For various sound reasons, which would require a separate essay, I haven’t given up on the US. I still have hope. I realize how, for some people, hope is only felt when concurrent with action. At the end of my April 2011 essay Are Yankees Stupid? I was getting at this sort of thing, at action, citizenship and hope, when I addressed a hypothetical US citizen, one who claimed he was neither stupid nor irresponsible:

"At which I can only reply, as gently as I can, “All of my readers are responsible. And you, dear reader, may well prove me wrong. Go ahead: do the “citizen thing.” Go to your downtown library, or bookstore, and ask them to include a war on terror section. Tell them how your fellow citizens want to seek out new information, new concepts, and boldly put their actions where their commitment is… I am sorry to say I think you will fail… Then you may write a comment here to tell the rest of us what happened.”"

That was in April, and so far I've heard nothing back.
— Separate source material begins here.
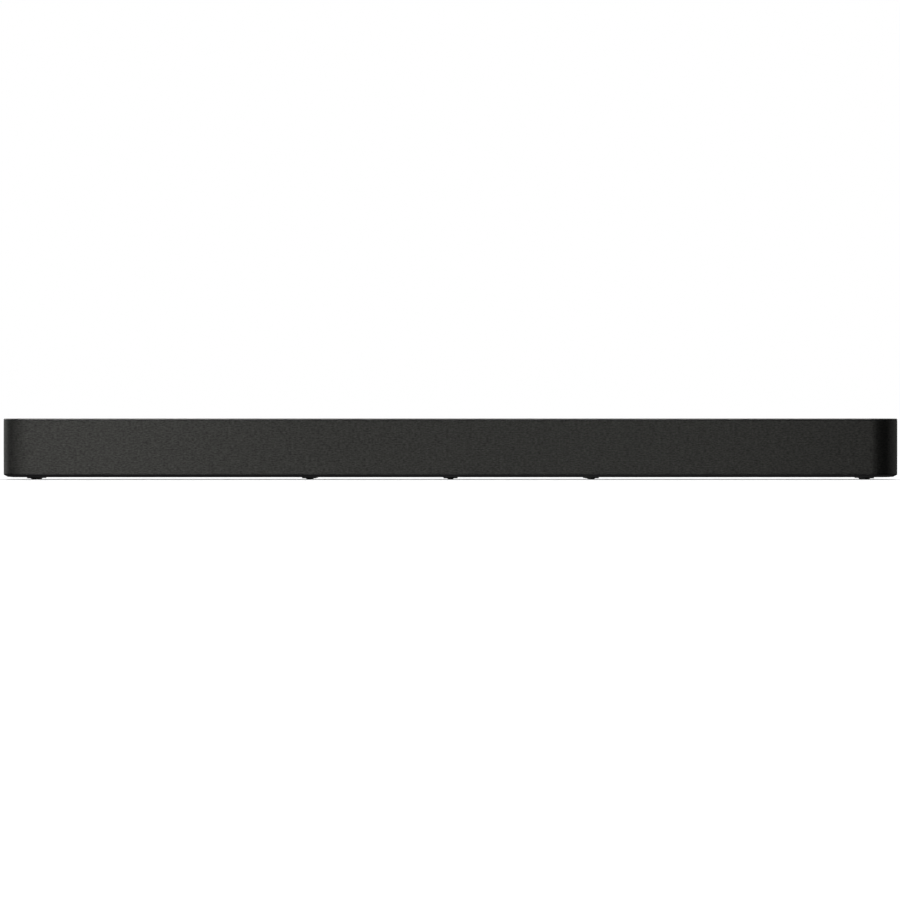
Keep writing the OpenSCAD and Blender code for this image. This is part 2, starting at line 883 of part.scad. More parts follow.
// Front board with a row of indicator lamps and the remote-control receiver
module display_board() {
    front = baffle_y - board_t;
    color([0.05, 0.3, 0.12])
        difference() {
            block([display_x - 25, front, driver_z - 6], [display_x + 25, baffle_y, driver_z + 6]);
            block([display_x - 6, front - 1, driver_z - 1], [display_x + 6, baffle_y + 1, driver_z + 1]);
        }
    color([0.8, 0.8, 0.75]) {
        for (i = [0:4]) {
            rod_y(1, display_x - 21 + i * 3, driver_z + 2, front - 1.2, front + eps);
        }
        block([display_x + 13, front - 1.6, driver_z - 3], [display_x + 19, front + eps, driver_z + 3]);
    }
}

module display_ribbon() {
    color([0.85, 0.85, 0.8])
        ribbon([[baffle_y - 1.2, driver_z - 0.2], [-8, driver_z - 0.2], [-2, 33],
                [-2, connector_top]], display_x, 10);
}

module board(x, y) {
    difference() {
        block([x[0], y[0], board_z], [x[1], y[1], board_top]);
        for (bx = [x[0] + 6, x[1] - 6], by = [y[0] + 5, y[1] - 5]) {
            translate([bx, by, board_z - 1]) cylinder(h = 4, r = 1.6);
        }
    }
}

module main_board() { color([0.05, 0.3, 0.12]) board(main_x, board_y); }
module power_board() { color([0.5, 0.35, 0.15]) board(power_x, board_y); }

module on_board(x, y, size) {
    translate([x - size[0] / 2, y - size[1] / 2, board_top]) cube(size);
}

module main_board_parts() {
    color([0.1, 0.1, 0.1]) {
        on_board(66, 12, [16, 16, 1.6]);
        on_board(44, 18, [10, 10, 1.2]);
        on_board(30, 21.2, [12, 4, connector_h]);
        on_board(display_x, -1.5, [12, 4, connector_h]);
        for (at = concat(left_plugs, right_plugs)) {
            on_board(at[0], at[1], [6, 3, plug_h]);
        }
        for (x = [100, 124]) {
            on_board(x, 10, [14, 14, 1.2]);
        }
        for (i = [0:3]) {
            translate([82, 6 + i * 6, board_top]) cylinder(h = 8, r = 2.5);
        }
    }
}

module wireless_module() {
    color([0.75, 0.75, 0.75]) on_board(40, 4, [20, 13, 2.4]);
}

module heat_sink() {
    fin_h = 18;
    z0 = board_top + 1.2;
    color([0.6, 0.6, 0.62]) {
        block([90, 1, z0], [132.8, 20, z0 + 3]);
        for (i = [0:8]) {
            x = 91 + i * 5;
            block([x, 1, z0 + 3 - eps], [x + 1.6, 20, z0 + fin_h]);
        }
    }
}

// A connector shell with a cavity that opens backwards and a tongue inside it
module socket(x, w, h, depth, tongue_z) {
    z0 = board_top;
    wall = 0.5;
    difference() {
        block([x - w / 2, face_y - 17, z0], [x + w / 2, face_y, z0 + h]);
        block([x - w / 2 + wall, face_y - depth, z0 + wall], [x + w / 2 - wall, face_y + 1, z0 + h - wall]);
    }
    block([x - w / 2 + 1.6, face_y - depth - eps, z0 + tongue_z],
          [x + w / 2 - 1.6, face_y - 1.5, z0 + tongue_z + 1.5]);
}

module hdmi_port() { color([0.7, 0.7, 0.7]) socket(122, 15, 5.8, 12, 2.2); }
module usb_port() { color([0.7, 0.7, 0.7]) socket(92, 13.2, 6.2, 13, 3.6); }

module optical_port() {
    color([0.05, 0.05, 0.05])
        difference() {
            block([optical_x - 6.5, face_y - 18, board_top], [optical_x + 6.5, face_y, board_top + 10]);
            block([optical_x - 4.6, face_y - 11, optical_zc - 4.2],
                  [optical_x + 4.6, face_y + 1, optical_zc + 4.2]);
            translate([optical_x - 5.6, shutter_hinge_y, shutter_hinge_z])
                rotate([0, 90, 0]) cylinder(h = 11.2, r = shutter_pin_r + 0.05);
        }
}

// Spring-loaded flap that keeps dust out; it swings inwards about its upper edge
module optical_shutter() {
    color([0.25, 0.25, 0.25]) {
        translate([optical_x - 5.4, shutter_hinge_y, shutter_hinge_z])
            rotate([0, 90, 0]) cylinder(h = 10.8, r = shutter_pin_r);
        block([optical_x - 4.3, shutter_hinge_y - 0.4, optical_zc - 3.9],
              [optical_x + 4.3, shutter_hinge_y + 0.4, shutter_hinge_z]);
    }
}

module audio_jack() {
    x = 34;
    zc = board_top + 4;
    color([0.05, 0.05, 0.05])
        difference() {
            union() {
                block([x - 4.5, face_y - 16, board_top], [x + 4.5, bay_back - 0.4, board_top + 8]);
                rod_y(3.8, x, zc, bay_back - 1, face_y);
            }
            rod_y(1.8, x, zc, face_y - 14, face_y + 1);
        }
}

module power_board_parts() {
    color([0.15, 0.15, 0.15]) {
        on_board(-44, 14, [32, 28, 24]);
        for (i = [0:1]) {
            translate([-80, 6 + i * 18, board_top]) cylinder(h = 26, r = 8);
        }
        on_board(-112, 6, [22, 12, 12]);
        on_board(-22, 12, [8, 6, 6]);
    }
    color([0.6, 0.6, 0.62]) on_board(-64, 14, [2, 30, 22]);
}

// Two-pin mains inlet: a block with a figure-eight well and two pins
module ac_inlet() {
    well_y = hy - 13;
    color([0.04, 0.04, 0.04]) {
        difference() {
            union() {
                block([inlet_x - 13, inlet_back, driver_z - 8], [inlet_x + 13, hy - rear_t, driver_z + 8]);
                translate([inlet_x, hy - 0.2, driver_z]) rotate([90, 0, 0]) pill(21, 13, 4);
            }
            translate([inlet_x, hy + 1, driver_z]) rotate([90, 0, 0]) pill(17, 9, hy + 1 - well_y);
        }
        for (side = [-1, 1]) {
            rod_y(1.2, inlet_x + side * 4.3, driver_z, well_y - eps, hy - 2);
        }
    }
}

module at_standoffs() {
    for (x = [main_x[0] + 6, main_x[1] - 6, power_x[0] + 6, power_x[1] - 6],
         y = [board_y[0] + 5, board_y[1] - 5]) {
        translate([x, y, 0]) children();
    }
}

module board_standoffs() {
    color([0.7, 0.55, 0.25])
        at_standoffs()
            difference() {
                union() {
                    translate([0, 0, z_floor]) cylinder(h = board_z - z_floor, r = 3, $fn = 6);
                    translate([0, 0, z_floor - 1]) cylinder(h = 1 + eps, r = 2.5);
                }
                translate([0, 0, board_z - 6]) cylinder(h = 7, r = 1.5);
            }
}

module board_screws() {
    color([0.6, 0.6, 0.6]) {
        at_standoffs() {
            translate([0, 0, board_top]) cylinder(h = 1.6, r = 2.8);
            translate([0, 0, board_top - 6]) cylinder(h = 6 + eps, r = 1.4);
        }
        for (side = [-1, 1]) {
            translate([side * 52, key_y, key_board_z - 1.4]) cylinder(h = 1.4, r = 2.2);
            translate([side * 52, key_y, key_board_z - eps]) cylinder(h = 5, r = 0.95);
        }
    }
}

// Speaker wires from the main board to each speaker, and the mains wires
module wires() {
    color([0.7, 0.1, 0.08]) {
        tube(centre_wire, wire_r);
        tube(left_sub_wire, wire_r);
        tube(left_wire, wire_r);
        tube(right_sub_wire, wire_r);
        tube(right_wire, wire_r);
    }
    color([0.3, 0.2, 0.1])
        for (x = [inlet_x - 4, inlet_x + 4]) {
            tube([[x, inlet_back, 36], [x, 39, 36], [x, 35, 34], [x, 33, 31], [x, 33, board_top]], wire_r);
        }
}

top_cover();
bottom_cover();
grille_cloth();
grille_frame();
grille_grommets();
rear_cover();
port_bay();
front_feet();
rear_feet();
power_key();
source_key();
pairing_key();
volume_down_key();
volume_up_key();
key_board();
key_switches();
key_ribbon();
front_baffle();
left_cone();
left_sub_cone();
centre_cone();
right_sub_cone();
right_cone();
left_voice_coil();
left_sub_voice_coil();
centre_voice_coil();
right_sub_voice_coil();
right_voice_coil();
left_suspension();
left_sub_suspension();
centre_suspension();
right_sub_suspension();
right_suspension();
driver_baskets();
driver_gaskets();
driver_magnets();
driver_yokes();
driver_screws();
speaker_boxes();
sub_boxes();
bass_ports();
display_board();
display_ribbon();
main_board();
main_board_parts();
wireless_module();
heat_sink();
hdmi_port();
usb_port();
optical_port();
optical_shutter();
audio_jack();
power_board();
power_board_parts();
ac_inlet();
board_standoffs();
board_screws();
wall_inserts();
cover_screws();
wires();
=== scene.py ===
"""Slim soundbar: looks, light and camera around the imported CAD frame. Lengths are in metres."""

import math

import bpy
import numpy as np
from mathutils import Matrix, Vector


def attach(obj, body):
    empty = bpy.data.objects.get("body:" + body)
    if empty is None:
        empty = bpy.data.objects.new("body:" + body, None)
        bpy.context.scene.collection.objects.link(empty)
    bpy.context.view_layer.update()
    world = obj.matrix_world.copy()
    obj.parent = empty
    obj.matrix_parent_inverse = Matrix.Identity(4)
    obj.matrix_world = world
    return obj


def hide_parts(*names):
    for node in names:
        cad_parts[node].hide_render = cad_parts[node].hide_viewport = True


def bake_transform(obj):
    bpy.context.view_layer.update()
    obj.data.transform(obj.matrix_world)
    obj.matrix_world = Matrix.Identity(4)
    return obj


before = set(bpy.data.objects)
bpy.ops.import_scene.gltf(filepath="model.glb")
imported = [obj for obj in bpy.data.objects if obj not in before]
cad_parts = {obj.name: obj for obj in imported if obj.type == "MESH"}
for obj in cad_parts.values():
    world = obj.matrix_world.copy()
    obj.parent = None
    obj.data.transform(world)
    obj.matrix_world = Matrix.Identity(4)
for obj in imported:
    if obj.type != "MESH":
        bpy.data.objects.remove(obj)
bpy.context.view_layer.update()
scene = bpy.context.scene
MM = 0.001

# ---- sizes that part.scad settles, in millimetres ----

HALF_LENGTH = 475
HALF_DEPTH = 64
CORNER_R = 30
CLOTH_END_Y = 33.7                  # where the cloth ends on both sides
BASE_TOP, LID_BOTTOM = 5.6, 62.8    # the cloth's seams
EDGE_BOTTOM = 63.72                 # where the top plate's edge starts to round off
KEY_TOP = 64.45                     # the key caps, without their raised marks
BAFFLE_Y = -56
DRIVER_Z = 34.0
DRIVER_X = {"left": -388, "left_sub": -235, "centre": 0, "right_sub": 235, "right": 388}
TRACK = 52                          # the straight length of a racetrack cone
BLACK = (0.0105, 0.0105, 0.0108)    # the casing's own colour


# ---- node materials ----

class Graph:
    """A node material with one Principled shader."""

    def __init__(self, name):
        self.material = bpy.data.materials.new(name)
        self.material.use_nodes = True
        self.tree = self.material.node_tree
        self.tree.nodes.clear()
        self.skin = self.add("ShaderNodeBsdfPrincipled")
        out = self.add("ShaderNodeOutputMaterial")
        self.join(self.skin.outputs["BSDF"], out.inputs["Surface"])

    def add(self, kind, **settings):
        node = self.tree.nodes.new(kind)
        for key, value in settings.items():
            setattr(node, key, value)
        return node

    def join(self, source, target):
        self.tree.links.new(source, target)

    def feed(self, socket, value):
        """Puts a number, a colour or another node's output into a socket."""
        if isinstance(value, bpy.types.NodeSocket):
            self.join(value, socket)
        else:
            socket.default_value = value

    def math(self, operation, *values):
        """The result of one Math node."""
        node = self.add("ShaderNodeMath", operation=operation)
        for socket, value in zip(node.inputs, values):
            self.feed(socket, value)
        return node.outputs[0]

    def place(self):
        """The point on the piece at rest, in metres."""
        return self.add("ShaderNodeTexCoord").outputs["Object"]

    def axes(self, vector):
        """The three coordinates of a vector."""
        node = self.add("ShaderNodeSeparateXYZ")
        self.join(vector, node.inputs[0])
        return tuple(node.outputs)

    def stretched(self, vector, scale):
        """The vector with each coordinate multiplied by its own scale."""
        node = self.add("ShaderNodeVectorMath", operation="MULTIPLY")
        self.join(vector, node.inputs[0])
        node.inputs[1].default_value = scale
        return node.outputs[0]

    def noise(self, scale, detail=2.0, vector=None, roughness=0.5):
        node = self.add("ShaderNodeTexNoise")
        self.join(self.place() if vector is None else vector, node.inputs["Vector"])
        node.inputs["Scale"].default_value = scale
        node.inputs["Detail"].default_value = detail
        node.inputs["Roughness"].default_value = roughness
        return node.outputs["Fac"]

    def spread(self, value, low, high, from_low=0.25, from_high=0.75):
        """Carries from_low...from_high over to low...high, and holds it there outside them."""
        node = self.add("ShaderNodeMapRange")
        self.feed(node.inputs["Value"], value)
        for key, number in (("From Min", from_low), ("From Max", from_high),
                            ("To Min", low), ("To Max", high)):
            node.inputs[key].default_value = number
        return node.outputs[0]

    def blend(self, factor, low, high):
        """The first colour where the factor is 0, the second where it is 1."""
        node = self.add("ShaderNodeMix", data_type="RGBA")
        factor_in, first_in, second_in, colour_out = 0, 6, 7, 2  # the node's sockets for colours
        self.feed(node.inputs[factor_in], factor)
        self.feed(node.inputs[first_in], low)
        self.feed(node.inputs[second_in], high)
        return node.outputs[colour_out]

    def bumped(self, height, distance, strength=1.0, normal=None):
        """The normal that a height pattern gives."""
        node = self.add("ShaderNodeBump")
        node.inputs["Strength"].default_value = strength
        node.inputs["Distance"].default_value = distance
        self.feed(node.inputs["Height"], height)
        if normal is not None:
            self.join(normal, node.inputs["Normal"])
        return node.outputs[0]

    def edges(self, radius):
        """(normal rounded over sharp edges, 0 on flats and 1 on edges)."""
        bevel = self.add("ShaderNodeBevel", samples=4)
        bevel.inputs["Radius"].default_value = radius
        facing = self.add("ShaderNodeNewGeometry").outputs["Normal"]
        dot = self.add("ShaderNodeVectorMath", operation="DOT_PRODUCT")
        self.join(bevel.outputs[0], dot.inputs[0])
        self.join(facing, dot.inputs[1])
        on_edge, on_flat = 0.72, 0.995  # how far the rounded normal agrees with the true one
        return bevel.outputs[0], self.spread(dot.outputs["Value"], 1.0, 0.0, on_edge, on_flat)

    def inside(self, low, high):
        """1 inside a box given in millimetres, 0 outside."""
        found = None
        for axis, lo, hi in zip(self.axes(self.place()), low, high):
            middle, half = (lo + hi) / 2 * MM, (hi - lo) / 2 * MM
            one = self.math("COMPARE", axis, middle, half)
            found = one if found is None else self.math("MULTIPLY", found, one)
        return found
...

I am an idealistic person, so if you have some hope, please feel free to comment.


Sean Crawford
Calgary,
August 28
2011.36

Footnotes:
~The 2005 quotes are from pages 386 and 387 of the Farrar, Straus and Giroux trade edition of The Assassin's Gate, with a new copyright 2006 Reading Group Guide and a new 2006 author's Afterword.

~Jerome Weeks of the Miami Herald, wrote "Packer's account is suspenseful, heartbreaking and infuriating, like watching a slow-moving bus accident... The Assassin's Gate is simply indispensable."

~As I recall, the heirs of President John F. Kennedy did not use their initiative any more than did the pals of Bush.  No asking, "What can I do for my country?" As the bus started to slide  down the hill the liberals stood watching with folded arms.

~Maybe it's the time of season, or maybe its the time of apathy, but this essay, with its clear title, is getting less than my usual number of hits.

~Update: It's taken a good while, but, cumulatively,  now it is at a normal number of hits.